Spike Gillespie holds true to all of her interests and passions.
By Monica Godinez, Photos by Kevin Dick
Spike Gillespie is a zealous woman, mother and entrepreneur. (In fact, she identifies as a “serial entrepreneur.”) For over a decade, Gillespie’s various interests have allowed her to become an author, journalist, blogger and wedding officiant. She is a woman “who takes no shit” from anyone and now fully understands the importance of being true to herself and her passions.
Following her career as a writer in 2006, Gillespie embarked on a journey to become a wedding officiant. She wanted to bridge the gap for couples who were searching for officiants who performed nontraditional weddings. She discovered a newfound love for providing this service for couples who sought ceremonies that best aligned with their values. To date, she has performed over a thousand ceremonies, each one unique. After years of presiding over thousands of services—from massive weddings to “secret elopements”—Gillespie has decided to retire from her role as a wedding officiant. She made this decision as a result of the tumultuous year both she and her clients have undergone due to the ongoing pandemic.
“I learned as I went, and what I learned is to find your confidence,” Gillespie says. “Be confident in your confidence. I tell women of all ages that they do not need to put up with anyone’s shit. There is so much conditioning, in every generation, and I feel like women spend so much time buying into the [idea]that they can’t do what they want for whatever reason.” During the first lockdown, Gillespie felt “forced to rest” in the best way possible. “If I could, I’d tell my 16-year-old self, ‘Here is this stuff I learned. If you could apply it, that would be great,’” Gillespie jokes.
Put your feet down.
Years ago, I saved a child from drowning. I tell this story because at the time I couldn’t swim; however, I was able to save the child because we were in shallow water. If the child had stopped and just put their feet down, they would have realized that they were okay. Yet they let the panic take over and were unable to get their bearings. [Similarly] to other situations of panic, it is important to put your feet down (literally and metaphorically) and assess the situation. This is grounding in stressful moments.
Ask for help.
Asking for help is one of the best practices a person can learn. I grew up very traumatized, after suffering abuse by my violent father and asking for help wasn’t an option. It was after decades of therapy that I learned that my [inability]to ask for help [stemmed]from this previous trauma. I [often]thought I had so much pride. I later realized it wasn’t pride, but fear. With the help of therapy, friends and myself I was able to learn that asking others for help was nothing to be afraid of. When I started asking for help, I saw just how willing others were to help me.
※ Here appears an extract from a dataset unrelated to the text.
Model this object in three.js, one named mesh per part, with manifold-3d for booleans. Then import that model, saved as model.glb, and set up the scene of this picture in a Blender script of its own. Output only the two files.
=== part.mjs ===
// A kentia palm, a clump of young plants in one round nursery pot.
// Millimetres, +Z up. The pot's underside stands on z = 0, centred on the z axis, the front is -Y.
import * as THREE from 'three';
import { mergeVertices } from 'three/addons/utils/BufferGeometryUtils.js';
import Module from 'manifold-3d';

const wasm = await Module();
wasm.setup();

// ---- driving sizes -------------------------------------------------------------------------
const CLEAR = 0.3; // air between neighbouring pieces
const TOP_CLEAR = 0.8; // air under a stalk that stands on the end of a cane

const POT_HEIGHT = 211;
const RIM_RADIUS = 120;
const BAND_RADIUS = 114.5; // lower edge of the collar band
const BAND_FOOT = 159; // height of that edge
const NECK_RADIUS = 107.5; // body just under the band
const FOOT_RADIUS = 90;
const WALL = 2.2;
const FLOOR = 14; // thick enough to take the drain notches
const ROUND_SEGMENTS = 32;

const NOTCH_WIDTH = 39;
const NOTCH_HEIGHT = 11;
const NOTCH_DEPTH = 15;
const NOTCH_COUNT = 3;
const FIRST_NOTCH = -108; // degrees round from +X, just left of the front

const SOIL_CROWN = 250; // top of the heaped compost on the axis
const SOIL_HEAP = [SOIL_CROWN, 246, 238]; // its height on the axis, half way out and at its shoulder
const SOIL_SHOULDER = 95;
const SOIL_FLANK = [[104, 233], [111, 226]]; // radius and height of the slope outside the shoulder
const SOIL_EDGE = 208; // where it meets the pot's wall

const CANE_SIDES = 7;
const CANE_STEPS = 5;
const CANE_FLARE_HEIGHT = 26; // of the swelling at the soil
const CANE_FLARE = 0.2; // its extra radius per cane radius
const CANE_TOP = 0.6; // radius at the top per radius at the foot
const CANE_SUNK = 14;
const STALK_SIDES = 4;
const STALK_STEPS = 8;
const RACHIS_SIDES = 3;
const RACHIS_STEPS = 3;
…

Today, I ask others for help as much as I help others.
This lesson may be a hard one for women. From a young age, we are trained to care and tend to everyone else first: our children, partners, parents, etc. We are taught that focusing/putting yourself first is selfish. It wasn’t until I was older and after my relationship with a narcissist abuser that I thought to myself, “I have to stop. What can I do to prevent myself from getting back into this situation?” So, I began reading articles on self-care. At first, I thought the idea of self-care was bullshit, but every single article recommended it, and I really wanted to heal. So, I slowly began incorporating small forms of self-care into my routine. I began eating healthier, doing yoga and I [really]started focusing on myself. I learned to have self-compassion and self-empathy. We are human, we make mistakes. We are constantly evolving.
Don’t look at obstacles as obstacles; look at them as interesting challenges.
For example, I was looking at properties out of state. The properties would be investment properties where I could provide people with affordable housing. I connected with the seller, and I explained my financial situation to her. Despite my untraditional financial [circumstances]she was still interested in working with me. I would have never thought she would still be interested in working with me, but I realized the significance of asking for help. It’s so important for you to ask and talk to those around you. You never know until you try. Remember, it starts with having that confidence in yourself.It is going to be okay because it is already okay.
I don’t mean this in an insensitive or cheesy manner. As someone who has PTSD, I have trained myself to literally look in front of myself. I put both feet on the floor and focus on the room instead of spiraling. Remembering that I am okay helps me understand that I will be okay in any situation and at any moment.
Above all, Spike Gillespie wants everyone to remember, “There is so much out there to enjoy. Go out and do everything. Don’t let anything hold you back or get in the way of following what you want.”